--- START Material provided ---

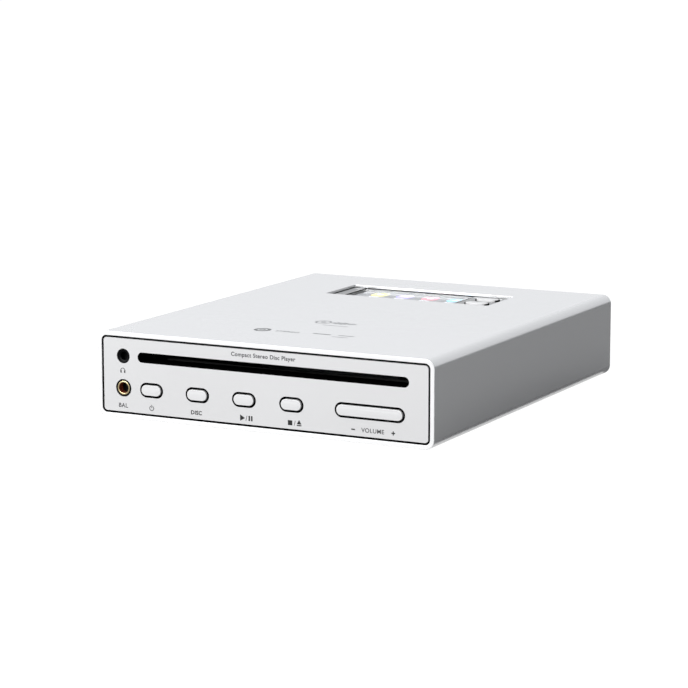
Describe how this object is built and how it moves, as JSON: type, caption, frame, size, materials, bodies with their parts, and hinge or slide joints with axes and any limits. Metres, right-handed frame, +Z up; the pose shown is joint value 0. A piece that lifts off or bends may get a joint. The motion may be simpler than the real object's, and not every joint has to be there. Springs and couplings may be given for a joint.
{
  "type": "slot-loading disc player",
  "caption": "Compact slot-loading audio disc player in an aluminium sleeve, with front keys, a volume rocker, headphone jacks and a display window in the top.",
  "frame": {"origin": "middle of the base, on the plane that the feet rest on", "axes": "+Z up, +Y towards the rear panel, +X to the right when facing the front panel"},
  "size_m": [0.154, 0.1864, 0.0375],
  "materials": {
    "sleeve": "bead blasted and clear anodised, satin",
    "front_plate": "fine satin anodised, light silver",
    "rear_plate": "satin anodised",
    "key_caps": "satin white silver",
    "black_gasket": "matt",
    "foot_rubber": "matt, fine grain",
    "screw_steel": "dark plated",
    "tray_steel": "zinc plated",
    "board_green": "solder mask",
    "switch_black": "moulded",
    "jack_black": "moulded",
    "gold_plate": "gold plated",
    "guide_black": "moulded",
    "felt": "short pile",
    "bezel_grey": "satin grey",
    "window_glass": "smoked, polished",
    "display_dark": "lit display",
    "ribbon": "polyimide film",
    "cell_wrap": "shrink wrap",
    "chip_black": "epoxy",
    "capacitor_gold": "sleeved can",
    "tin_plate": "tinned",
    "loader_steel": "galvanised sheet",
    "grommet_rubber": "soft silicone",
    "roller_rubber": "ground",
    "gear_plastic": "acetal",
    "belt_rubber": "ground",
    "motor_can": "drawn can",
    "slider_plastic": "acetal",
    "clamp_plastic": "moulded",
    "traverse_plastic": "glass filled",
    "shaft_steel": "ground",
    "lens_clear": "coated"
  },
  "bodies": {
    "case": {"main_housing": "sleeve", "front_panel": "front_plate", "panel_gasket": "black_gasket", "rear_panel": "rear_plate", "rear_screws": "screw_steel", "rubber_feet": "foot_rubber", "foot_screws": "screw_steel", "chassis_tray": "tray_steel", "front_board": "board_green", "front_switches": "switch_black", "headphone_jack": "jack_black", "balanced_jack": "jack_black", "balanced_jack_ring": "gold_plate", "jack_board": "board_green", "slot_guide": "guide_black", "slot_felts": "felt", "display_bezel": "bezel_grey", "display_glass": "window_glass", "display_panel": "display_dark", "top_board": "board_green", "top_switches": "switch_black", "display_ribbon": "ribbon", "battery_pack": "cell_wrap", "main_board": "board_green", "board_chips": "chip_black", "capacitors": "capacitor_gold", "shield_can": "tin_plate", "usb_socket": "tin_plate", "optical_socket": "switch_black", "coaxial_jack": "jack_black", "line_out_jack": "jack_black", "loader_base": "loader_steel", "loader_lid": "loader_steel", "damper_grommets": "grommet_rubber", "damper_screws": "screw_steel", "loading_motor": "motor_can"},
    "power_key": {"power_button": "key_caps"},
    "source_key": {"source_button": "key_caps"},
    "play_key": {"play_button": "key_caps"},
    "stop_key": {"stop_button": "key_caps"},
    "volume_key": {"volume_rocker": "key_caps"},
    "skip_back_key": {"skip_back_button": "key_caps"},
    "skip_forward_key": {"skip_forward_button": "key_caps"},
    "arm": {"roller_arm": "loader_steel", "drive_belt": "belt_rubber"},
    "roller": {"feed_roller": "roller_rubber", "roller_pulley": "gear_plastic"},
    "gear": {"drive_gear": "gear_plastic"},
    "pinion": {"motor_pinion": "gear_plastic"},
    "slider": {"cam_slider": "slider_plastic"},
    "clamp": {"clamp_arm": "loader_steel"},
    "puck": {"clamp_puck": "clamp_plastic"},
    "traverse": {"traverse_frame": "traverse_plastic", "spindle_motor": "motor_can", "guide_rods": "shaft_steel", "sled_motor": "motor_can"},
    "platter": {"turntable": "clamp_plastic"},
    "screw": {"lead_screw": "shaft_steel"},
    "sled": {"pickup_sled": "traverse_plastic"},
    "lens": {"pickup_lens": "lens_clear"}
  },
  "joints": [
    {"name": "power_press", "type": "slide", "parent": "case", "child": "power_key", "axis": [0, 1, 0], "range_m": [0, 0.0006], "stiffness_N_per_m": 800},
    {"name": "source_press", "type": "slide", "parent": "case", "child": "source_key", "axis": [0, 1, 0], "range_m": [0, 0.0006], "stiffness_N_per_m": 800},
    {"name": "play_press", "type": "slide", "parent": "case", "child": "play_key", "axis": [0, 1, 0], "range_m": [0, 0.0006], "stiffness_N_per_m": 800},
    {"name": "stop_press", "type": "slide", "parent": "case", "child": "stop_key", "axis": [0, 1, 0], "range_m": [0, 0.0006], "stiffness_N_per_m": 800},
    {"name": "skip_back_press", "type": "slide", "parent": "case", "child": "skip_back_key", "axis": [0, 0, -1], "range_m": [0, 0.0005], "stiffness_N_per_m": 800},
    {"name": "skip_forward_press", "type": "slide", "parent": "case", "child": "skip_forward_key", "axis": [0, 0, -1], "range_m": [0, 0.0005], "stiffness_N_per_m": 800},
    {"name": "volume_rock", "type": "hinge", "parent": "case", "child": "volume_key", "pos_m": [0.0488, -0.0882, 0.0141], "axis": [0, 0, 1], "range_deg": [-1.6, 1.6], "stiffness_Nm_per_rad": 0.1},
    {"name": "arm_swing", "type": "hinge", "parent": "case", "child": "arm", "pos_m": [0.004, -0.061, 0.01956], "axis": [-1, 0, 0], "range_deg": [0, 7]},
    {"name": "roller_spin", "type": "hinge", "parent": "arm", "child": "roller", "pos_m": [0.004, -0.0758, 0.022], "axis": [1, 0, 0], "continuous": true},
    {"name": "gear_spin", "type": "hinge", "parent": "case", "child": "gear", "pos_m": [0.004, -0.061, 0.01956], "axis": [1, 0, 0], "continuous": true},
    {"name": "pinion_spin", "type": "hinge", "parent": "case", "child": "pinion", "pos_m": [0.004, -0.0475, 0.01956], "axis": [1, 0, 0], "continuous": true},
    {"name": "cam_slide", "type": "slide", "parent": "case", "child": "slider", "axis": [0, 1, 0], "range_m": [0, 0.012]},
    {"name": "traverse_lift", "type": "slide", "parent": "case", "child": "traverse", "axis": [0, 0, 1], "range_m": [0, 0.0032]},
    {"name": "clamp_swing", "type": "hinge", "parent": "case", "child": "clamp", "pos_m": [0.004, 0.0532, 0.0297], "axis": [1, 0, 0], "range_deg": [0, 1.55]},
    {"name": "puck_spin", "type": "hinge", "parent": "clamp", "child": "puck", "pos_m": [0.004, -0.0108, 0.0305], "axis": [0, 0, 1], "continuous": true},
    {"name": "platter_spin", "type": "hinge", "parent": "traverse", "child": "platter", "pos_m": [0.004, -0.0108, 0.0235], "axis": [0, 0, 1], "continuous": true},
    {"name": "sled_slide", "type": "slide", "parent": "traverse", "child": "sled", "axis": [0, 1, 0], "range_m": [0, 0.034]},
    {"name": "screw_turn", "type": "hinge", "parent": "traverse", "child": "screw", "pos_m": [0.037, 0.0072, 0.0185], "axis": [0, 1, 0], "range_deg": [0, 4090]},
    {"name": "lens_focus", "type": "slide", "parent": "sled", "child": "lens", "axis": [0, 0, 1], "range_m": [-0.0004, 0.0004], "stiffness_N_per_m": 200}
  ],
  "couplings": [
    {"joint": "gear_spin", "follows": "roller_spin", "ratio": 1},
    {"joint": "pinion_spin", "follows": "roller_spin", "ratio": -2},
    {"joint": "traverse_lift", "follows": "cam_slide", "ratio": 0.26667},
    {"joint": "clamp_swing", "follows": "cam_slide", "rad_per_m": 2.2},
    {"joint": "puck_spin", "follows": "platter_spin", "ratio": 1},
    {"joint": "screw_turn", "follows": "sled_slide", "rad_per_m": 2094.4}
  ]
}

--- END Material provided ---

Find the word "that" in the data and copy out each line where it turns up.

### Complete output:
Describe how this object is built and how it moves, as JSON: type, caption, frame, size, materials, bodies with their parts, and hinge or slide joints with axes and any limits. Metres, right-handed frame, +Z up; the pose shown is joint value 0. A piece that lifts off or bends may get a joint. The motion may be simpler than the real object's, and not every joint has to be there. Springs and couplings may be given for a joint.
  "frame": {"origin": "middle of the base, on the plane that the feet rest on", "axes": "+Z up, +Y towards the rear panel, +X to the right when facing the front panel"},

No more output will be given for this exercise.